Have Republicans No Sympathy For the Jobless?

MAINE GOVERNOR PAUL LEPAGE SUGGESTED JOBLESS HAVE THEMSELVES TO BLAME.

I’m a Republican. I’m also a compassionate conservative.

That’s why I’m troubled by remarks this week by Maine Gov. Paul LePage suggesting that the unemployed are jobless by choice.

“To all you able-bodied people out there,” he said, during a speech at his state party convention, “Get off the couch, and get yourself a job.”

Well, I understand that the cost of providing unemployment benefits to Maine’s 51,000 jobless is taxing the state’s treasury.

But, I simply don’t believe that most of those out of work in the Pine Tree State– including the able-bodied of whom LePage spoke – prefer government welfare to a full-time job.

LePage  is no compassionate conservative. If he were, he would sympathize with the out-of-work. And he would hold the party of Obama accountable for the nation’s jobless recovery.

Indeed, in 2009, Democrats enacted the American Recovery and Reinvestment Act, the massive $825 billion economic stimulus package that was supposed to create millions of jobs and keep the nation’s unemployment rate below 8 percent.

Three years later, the stimulus has proven a complete failure. The unemployment rate has topped 8 percent a record 38 straight months (and counting). And there are today 740,000 fewer jobs in post-recession America than when Obama moved into the White House.

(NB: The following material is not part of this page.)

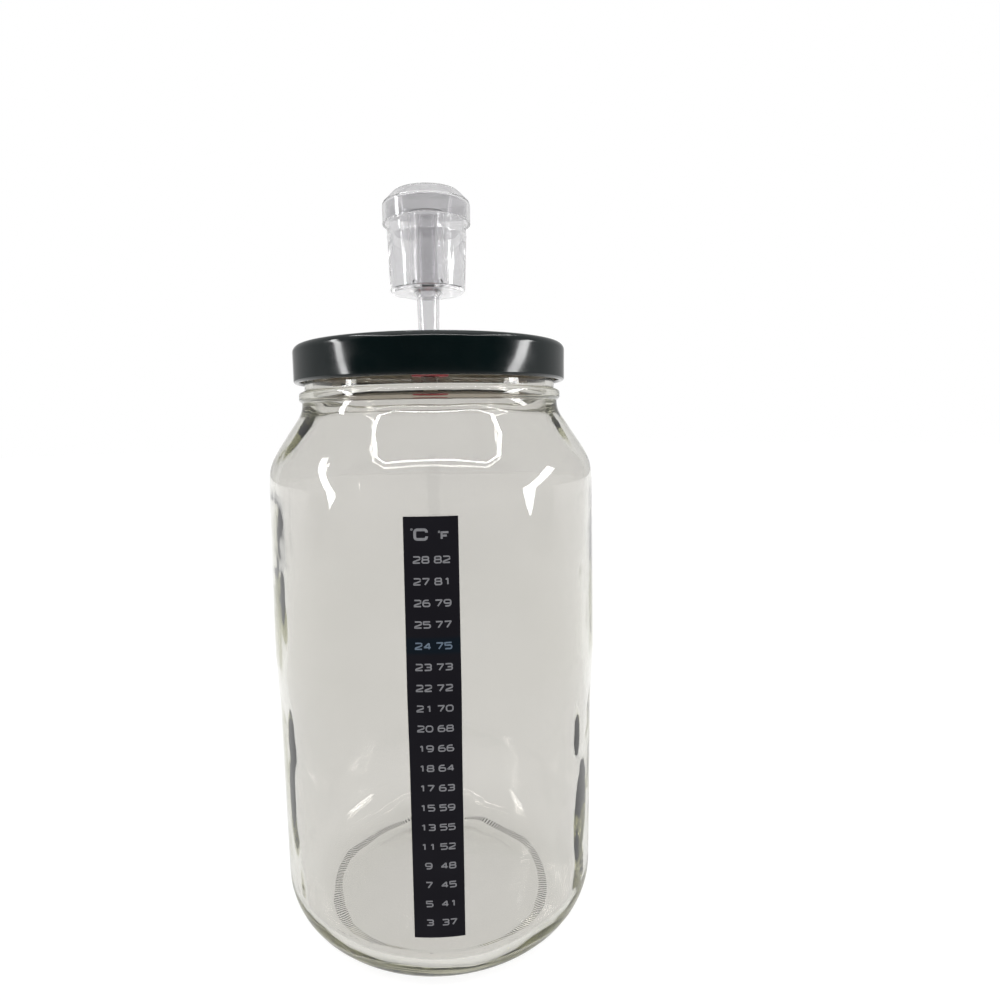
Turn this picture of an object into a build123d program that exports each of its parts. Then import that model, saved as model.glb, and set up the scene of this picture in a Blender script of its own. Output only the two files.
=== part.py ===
from build123d import *
from math import cos, degrees, radians, sin, tan
import os

# Fermentation jar with airlock, in millimetres, +Z up, standing on z = 0 with its axis on Z.
# The front, with the thermometer strip, faces -Y.

# Glass jar: body
shoulder_width = 15.05
glass_wall = 3.4
heel_radius = 21.0
inner_heel_radius = 17.0
bearing_width = 3.6
push_up = 4.0
base_thickness = 3.5
floor_rise = 2.3
panel_top = 98.0
band_rise = 23.0
band_proud = 1.0
band_blend_radius = 90.0
shoulder_inset = 0.45
shoulder_round = 22.0
shoulder_angle = 56.25

# Glass jar: neck and twist-off finish
rim_height = 245.7
finish_radius = 52.4
finish_wall = 3.2
rim_round = 1.2
bead_gap = 3.7
bead_width = 3.4
bead_proud = 1.2
bead_lip = 0.6
bead_round = 1.5
neck_step = 1.2
neck_run = 0.5
neck_round = 10.0
thread_starts = 6
thread_arc = 44.0
thread_rise = 1.2
thread_depth = 1.7
thread_width = 2.2
thread_root = 0.8
thread_clearance = 0.2
thread_depth_shares = (0.1, 0.75, 1, 1, 1, 0.75, 0.1)
thread_crest_shares = (0.2, 0.7)

# Lid: pressed steel shell and its sealing ring
lid_height = 15.2
sheet = 0.4
lid_corner = 3.0
ring_width = 7.5
ring_drop = 1.6
ring_slope = 1.2
ring_round = 0.6
curl_radius = 1.1
curl_clearance = 0.3
curl_angle = 250.0
lug_arc = 8.0
lug_thickness = 1.4
lug_lift = 0.3
lug_clearance = 0.5
lug_round = 0.4
gasket_thickness = 1.0
gasket_gap = 0.2
gasket_margin = 1.4
gasket_round = 0.3
hole_radius = 6.5

# Grommet: rubber bush in the lid's hole
flange_width = 1.4
flange_height = 2.2
sleeve_length = 10.4
grommet_fit = 0.1
grommet_round = 0.7

# Airlock body: cup, standpipe, hub and stem
cup_standoff = 23.5
cup_height = 34.6
cup_foot_radius = 15.6
cup_flare = 1.15
cup_corner = 1.5
cup_wall = 1.1
cup_floor = 1.4
fill_line_drop = 12.2
fill_line_width = 0.5
fill_line_proud = 0.15
hub_radius = 6.35
hub_height = 1.8
stem_radius = 4.74
stem_taper = 1.44
stem_length = 38.0
stem_wall = 0.75
stem_fit = 0.05
standpipe_radius = 4.35
standpipe_drop = 5.6
standpipe_wall = 0.9
floor_round = 0.6

# Airlock bell: the inverted float over the standpipe
bell_radius = 7.85
bell_taper = 0.4
bell_wall = 0.9
bell_headroom = 1.0
bell_seat = 0.2
bell_round = 1.5
notch_count = 4
notch_width = 2.4
notch_height = 3.2

# Airlock cap
cap_wall = 1.1
cap_fit = 0.3
cap_seat = 0.05
cap_overlap = 7.0
cap_slope_width = 3.75
cap_slope_height = 3.85
cap_brow_width = 4.6
cap_brow_height = 1.2
cap_round = 1.0
vent_count = 3
vent_radius = 0.6
vent_circle = 4.5

# Thermometer strip on the glass
strip_width = 18.6
strip_bottom_margin = 7.3
strip_top_margin = 14.5
strip_offset = -0.9
film_thickness = 0.3
adhesive_thickness = 0.12
strip_gap = 0.05

# One overrun serves every cut.
overrun = 2.0

# Direction of the front, in degrees from +X
front_angle = 270

# Radii that follow from the sizes above
mouth_radius = finish_radius - finish_wall
neck_radius = finish_radius + neck_step
bead_radius = neck_radius + bead_proud
body_radius = neck_radius + shoulder_width
inner_radius = body_radius - glass_wall
shoulder_radius = body_radius - shoulder_inset
bearing_radius = body_radius - heel_radius
push_up_radius = bearing_radius - bearing_width
curl_inner_radius = finish_radius + thread_depth + curl_clearance
lid_radius = curl_inner_radius + 2 * curl_radius
lug_radius = finish_radius + lug_clearance
ring_inner = lid_radius - lid_corner - ring_width
flange_radius = hole_radius + flange_width
cup_rim_radius = cup_foot_radius + cup_flare
bell_top_radius = bell_radius - bell_taper
cap_radius = cup_rim_radius + cap_fit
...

A close look at U.S. Labor Department’s April jobs report reveals a labor market that remains in the worst shape since the Great Depression.

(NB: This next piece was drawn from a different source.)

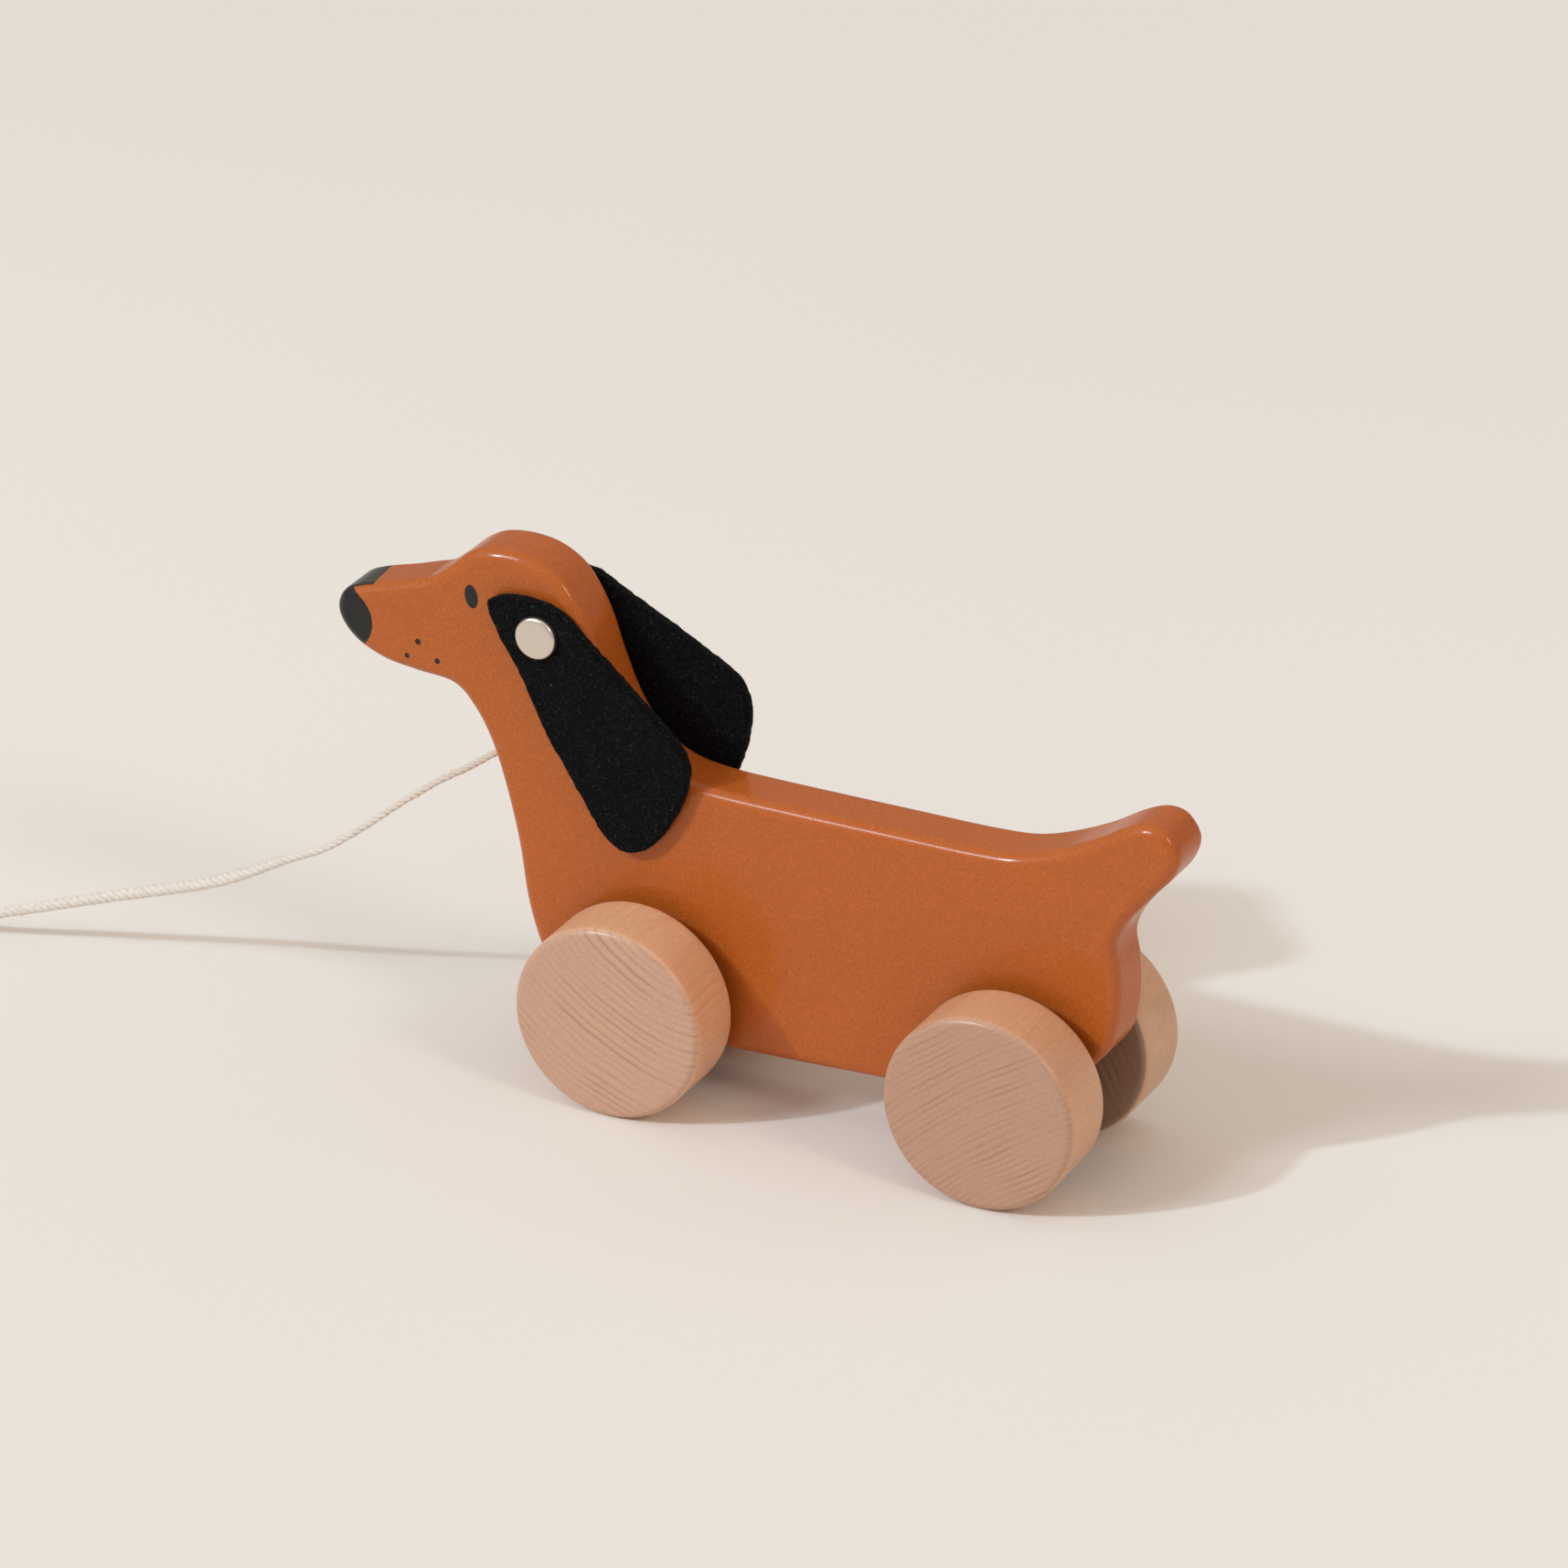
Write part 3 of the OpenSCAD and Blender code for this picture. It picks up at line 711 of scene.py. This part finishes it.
def make_body():
    steps = 8
    outline = smooth_curve(BODY_POINTS, steps, closed=True)
    n = len(outline)
    along = np.concatenate([[0], np.cumsum(np.linalg.norm(np.diff(outline, axis=0), axis=1))])
    mouth = np.array([CORD_EXIT[0], CORD_EXIT[2]])
    near = int(np.argmin(np.linalg.norm(outline - mouth, axis=1)))
    i0, i1 = near - 4, near + 4
    holes = [circle(FRONT_X, WHEEL_R, AXLE_BORE_R), circle(REAR_X, WHEEL_R, AXLE_BORE_R),
             circle(RIVET_X, RIVET_Z, RIVET_BORE_R, 32)]
    pts, nrm, faces = plate(outline, BODY_T, BODY_EDGE_R, 7, holes, skip=(i0, i1))
    # The chest wall round the cord's hole, filled in the wall's own (length, thickness) space
    flat = BODY_T / 2 - BODY_EDGE_R
    span = list(range(i0, i1 + 1))
    low, high = [7 * n + i for i in span], [8 * n + i for i in reversed(span)]
    border = [(along[i], -flat) for i in span] + [(along[i], flat) for i in reversed(span)]
    s0 = along[near] + (mouth - outline[near]) @ unit(outline[near + 1] - outline[near - 1])
    ring = circle(s0, 0, CORD_HOLE_R, 32)
    _, tris = fill(np.array(border), [ring])
    slope = math.radians(CORD_SLOPE)
    way = np.array([math.cos(slope), 0.0, math.sin(slope)])  # into the chest, in (u, w, v) order below
    base = len(pts)
    index = low + high + [base + i for i in range(32)]
    faces += [[index[i] for i in t] for t in tris]
    u = np.interp(ring[:, 0], along, outline[:, 0])
    v = np.interp(ring[:, 0], along, outline[:, 1])
    rim = np.column_stack([u, v, ring[:, 1]])
    d = unit(outline[near + 1] - outline[near - 1])
    wall_n = np.tile([-d[1], d[0], 0.0], (32, 1))
    depth = np.array([way[0], way[2], 0.0]) * CORD_HOLE_DEPTH
    centre = rim.mean(axis=0)
    inward = unit(centre - rim)
    pts = np.concatenate([pts, rim, rim, rim + depth, rim + depth, [centre + depth]])
    nrm = np.concatenate([nrm, wall_n, inward, inward, np.tile(-depth, (33, 1))])
    for i in range(32):
        j = (i + 1) % 32
        faces.append([base + 32 + i, base + 32 + j, base + 64 + j, base + 64 + i])
        faces.append([base + 96 + i, base + 96 + j, base + 128])
    # (u, v, w) is (x, z, y)
    body = add_piece("body_painted", pts[:, [0, 2, 1]], faces, [paint_finish()], "root",
                     normals=nrm[:, [0, 2, 1]])
    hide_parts("body")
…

Some 12.5 million Americans were officially counted as unemployed. Of those, some 5.1 million were categorized as “long-term unemployed,” meaning they were out of work a half-year or more.

Another 7.9 million Americans were underemployed. They held part-time jobs because they couldn’t find full-time positions.

Then there were 2.4 million persons identified as “marginally attached to the labor force.” They wanted and were available for work, had looked for a job sometime in the previous 12 months, but had not searched for work in the four weeks prior to the jobs survey.

Nearly 1 million of the marginally attached were considered “discouraged workers,” having given up hope of finding work

When you add the officially unemployed to the underemployed and the marginally attached, you come up with 22.8 million Americans lacking gainful employment.

It is a statistical portrait of pain, hardship and loss. It should move people of faith to compassion for those seeking work. Not to contempt.

That’s why Gov. LePage’s remarks have done damage to the GOP. It makes it appear that those of us who are Republicans lack sympathy for those who are unemployed through no fault of their own; who are victims of the jobless recovery.